Data provided:
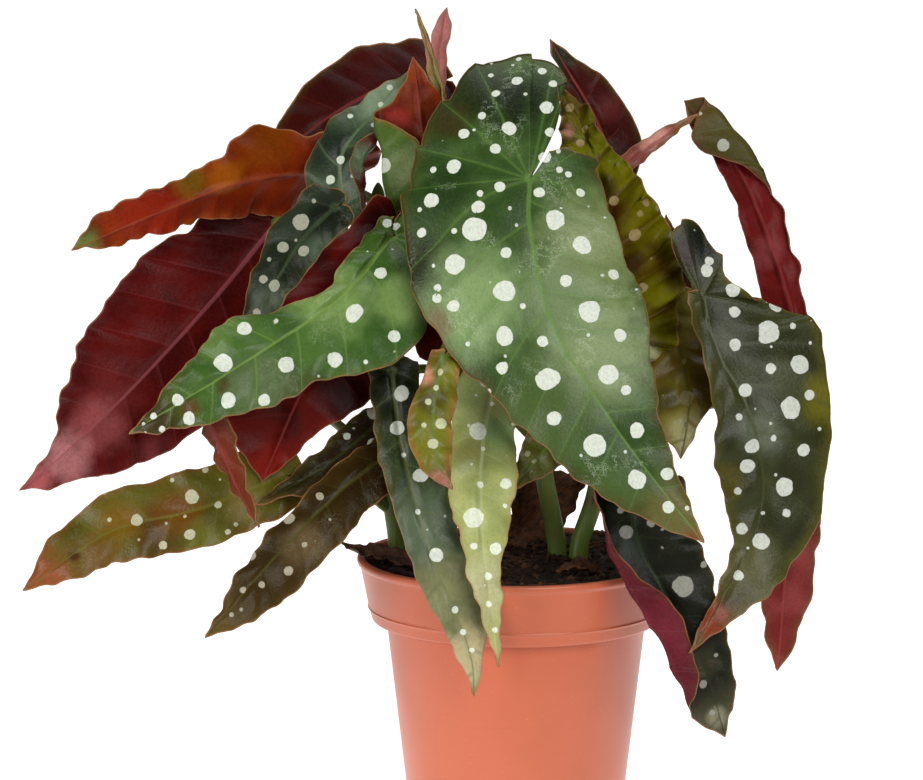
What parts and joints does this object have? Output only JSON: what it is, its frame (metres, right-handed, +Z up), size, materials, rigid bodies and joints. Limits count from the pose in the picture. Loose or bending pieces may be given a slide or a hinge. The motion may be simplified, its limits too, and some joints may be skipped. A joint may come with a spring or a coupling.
{
  "type": "potted polka dot begonia",
  "caption": "Polka dot begonia with long hanging leaves, silver spots on top and red undersides, on green canes in a round nursery pot.",
  "frame": {"origin": "centre of the flat pot base, on the surface that the pot stands on", "axes": "+Z up along the pot axis, +X to the viewer's right in the picture, +Y away from the viewer"},
  "size_m": [0.3022, 0.1524, 0.3122],
  "materials": {
    "pot_plastic": "satin terracotta-coloured plastic",
    "soil": "matt dark peat",
    "stem": "satin green stem",
    "dry_leaf": "matt brown dry leaf",
    "leaf_back_top_dark_red": "satin leaf, underside red",
    "leaf_bottom_right_dark": "satin leaf, underside red",
    "leaf_centre_curly": "satin leaf, underside red",
    "leaf_centre_dark_hanging": "satin leaf, underside red",
    "leaf_centre_light": "satin leaf, underside red",
    "leaf_centre_orange": "satin leaf, underside red",
    "leaf_dark_red_mid": "satin leaf, underside red",
    "leaf_front_large": "satin leaf, underside red",
    "leaf_front_left": "satin leaf, underside red",
    "leaf_left_orange": "satin leaf, underside red",
    "leaf_left_red_large": "satin leaf, underside red",
    "leaf_lower_left_back": "satin leaf, underside red",
    "leaf_lower_left_dark": "satin leaf, underside red",
    "leaf_lower_left_olive": "satin leaf, underside red",
    "leaf_mid_left_dark": "satin leaf, underside red",
    "leaf_mid_red_behind": "satin leaf, underside red",
    "leaf_narrow_red": "satin leaf, underside red",
    "leaf_right_back_rolled": "satin leaf, underside red",
    "leaf_right_large_dark": "satin leaf, underside red",
    "leaf_right_olive_lower": "satin leaf, underside red",
    "leaf_right_red_tip": "satin leaf, underside red",
    "leaf_right_wavy": "satin leaf, underside red",
    "leaf_small_green_behind": "satin leaf, underside red",
    "leaf_top_pink": "satin leaf, underside red",
    "leaf_top_red_left": "satin leaf, underside red",
    "leaf_top_spike": "satin leaf, underside red",
    "leaf_upper_left_green": "satin leaf, underside red",
    "leaf_young_pointed": "satin leaf, underside red"
  },
  "bodies": {
    "root": {"cane_back": "stem", "cane_centre": "stem", "cane_left": "stem", "cane_right": "stem", "dry_scrap_back": "dry_leaf", "dry_scrap_left": "dry_leaf", "dry_scrap_right": "dry_leaf", "leaf_back_top_dark_red": "leaf_back_top_dark_red", "leaf_bottom_right_dark": "leaf_bottom_right_dark", "leaf_centre_curly": "leaf_centre_curly", "leaf_centre_dark_hanging": "leaf_centre_dark_hanging", "leaf_centre_light": "leaf_centre_light", "leaf_centre_orange": "leaf_centre_orange", "leaf_dark_red_mid": "leaf_dark_red_mid", "leaf_front_large": "leaf_front_large", "leaf_front_left": "leaf_front_left", "leaf_left_orange": "leaf_left_orange", "leaf_left_red_large": "leaf_left_red_large", "leaf_lower_left_back": "leaf_lower_left_back", "leaf_lower_left_dark": "leaf_lower_left_dark", "leaf_lower_left_olive": "leaf_lower_left_olive", "leaf_mid_left_dark": "leaf_mid_left_dark", "leaf_mid_red_behind": "leaf_mid_red_behind", "leaf_narrow_red": "leaf_narrow_red", "leaf_right_back_rolled": "leaf_right_back_rolled", "leaf_right_large_dark": "leaf_right_large_dark", "leaf_right_olive_lower": "leaf_right_olive_lower", "leaf_right_red_tip": "leaf_right_red_tip", "leaf_right_wavy": "leaf_right_wavy", "leaf_small_green_behind": "leaf_small_green_behind", "leaf_top_pink": "leaf_top_pink", "leaf_top_red_left": "leaf_top_red_left", "leaf_top_spike": "leaf_top_spike", "leaf_upper_left_green": "leaf_upper_left_green", "leaf_young_pointed": "leaf_young_pointed", "pot": "pot_plastic", "soil": "soil"}
  },
  "joints": []
}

Task details: Reproduce the full listing word for word.

Complete answer:
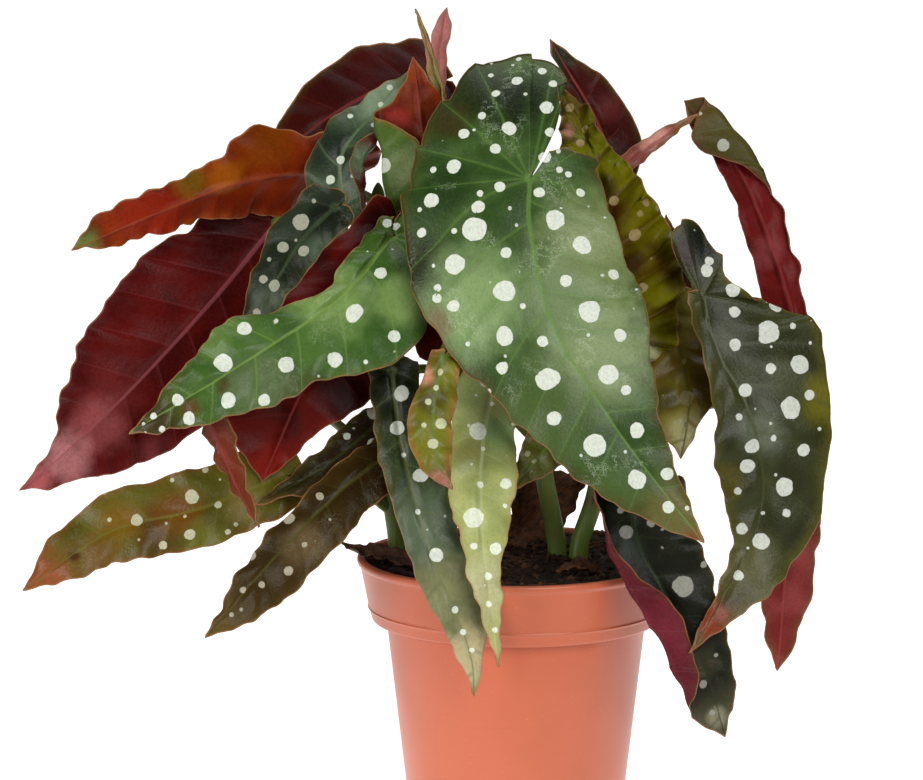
What parts and joints does this object have? Output only JSON: what it is, its frame (metres, right-handed, +Z up), size, materials, rigid bodies and joints. Limits count from the pose in the picture. Loose or bending pieces may be given a slide or a hinge. The motion may be simplified, its limits too, and some joints may be skipped. A joint may come with a spring or a coupling.
{
  "type": "potted polka dot begonia",
  "caption": "Polka dot begonia with long hanging leaves, silver spots on top and red undersides, on green canes in a round nursery pot.",
  "frame": {"origin": "centre of the flat pot base, on the surface that the pot stands on", "axes": "+Z up along the pot axis, +X to the viewer's right in the picture, +Y away from the viewer"},
  "size_m": [0.3022, 0.1524, 0.3122],
  "materials": {
    "pot_plastic": "satin terracotta-coloured plastic",
    "soil": "matt dark peat",
    "stem": "satin green stem",
    "dry_leaf": "matt brown dry leaf",
    "leaf_back_top_dark_red": "satin leaf, underside red",
    "leaf_bottom_right_dark": "satin leaf, underside red",
    "leaf_centre_curly": "satin leaf, underside red",
    "leaf_centre_dark_hanging": "satin leaf, underside red",
    "leaf_centre_light": "satin leaf, underside red",
    "leaf_centre_orange": "satin leaf, underside red",
    "leaf_dark_red_mid": "satin leaf, underside red",
    "leaf_front_large": "satin leaf, underside red",
    "leaf_front_left": "satin leaf, underside red",
    "leaf_left_orange": "satin leaf, underside red",
    "leaf_left_red_large": "satin leaf, underside red",
    "leaf_lower_left_back": "satin leaf, underside red",
    "leaf_lower_left_dark": "satin leaf, underside red",
    "leaf_lower_left_olive": "satin leaf, underside red",
    "leaf_mid_left_dark": "satin leaf, underside red",
    "leaf_mid_red_behind": "satin leaf, underside red",
    "leaf_narrow_red": "satin leaf, underside red",
    "leaf_right_back_rolled": "satin leaf, underside red",
    "leaf_right_large_dark": "satin leaf, underside red",
    "leaf_right_olive_lower": "satin leaf, underside red",
    "leaf_right_red_tip": "satin leaf, underside red",
    "leaf_right_wavy": "satin leaf, underside red",
    "leaf_small_green_behind": "satin leaf, underside red",
    "leaf_top_pink": "satin leaf, underside red",
    "leaf_top_red_left": "satin leaf, underside red",
    "leaf_top_spike": "satin leaf, underside red",
    "leaf_upper_left_green": "satin leaf, underside red",
    "leaf_young_pointed": "satin leaf, underside red"
  },
  "bodies": {
    "root": {"cane_back": "stem", "cane_centre": "stem", "cane_left": "stem", "cane_right": "stem", "dry_scrap_back": "dry_leaf", "dry_scrap_left": "dry_leaf", "dry_scrap_right": "dry_leaf", "leaf_back_top_dark_red": "leaf_back_top_dark_red", "leaf_bottom_right_dark": "leaf_bottom_right_dark", "leaf_centre_curly": "leaf_centre_curly", "leaf_centre_dark_hanging": "leaf_centre_dark_hanging", "leaf_centre_light": "leaf_centre_light", "leaf_centre_orange": "leaf_centre_orange", "leaf_dark_red_mid": "leaf_dark_red_mid", "leaf_front_large": "leaf_front_large", "leaf_front_left": "leaf_front_left", "leaf_left_orange": "leaf_left_orange", "leaf_left_red_large": "leaf_left_red_large", "leaf_lower_left_back": "leaf_lower_left_back", "leaf_lower_left_dark": "leaf_lower_left_dark", "leaf_lower_left_olive": "leaf_lower_left_olive", "leaf_mid_left_dark": "leaf_mid_left_dark", "leaf_mid_red_behind": "leaf_mid_red_behind", "leaf_narrow_red": "leaf_narrow_red", "leaf_right_back_rolled": "leaf_right_back_rolled", "leaf_right_large_dark": "leaf_right_large_dark", "leaf_right_olive_lower": "leaf_right_olive_lower", "leaf_right_red_tip": "leaf_right_red_tip", "leaf_right_wavy": "leaf_right_wavy", "leaf_small_green_behind": "leaf_small_green_behind", "leaf_top_pink": "leaf_top_pink", "leaf_top_red_left": "leaf_top_red_left", "leaf_top_spike": "leaf_top_spike", "leaf_upper_left_green": "leaf_upper_left_green", "leaf_young_pointed": "leaf_young_pointed", "pot": "pot_plastic", "soil": "soil"}
  },
  "joints": []
}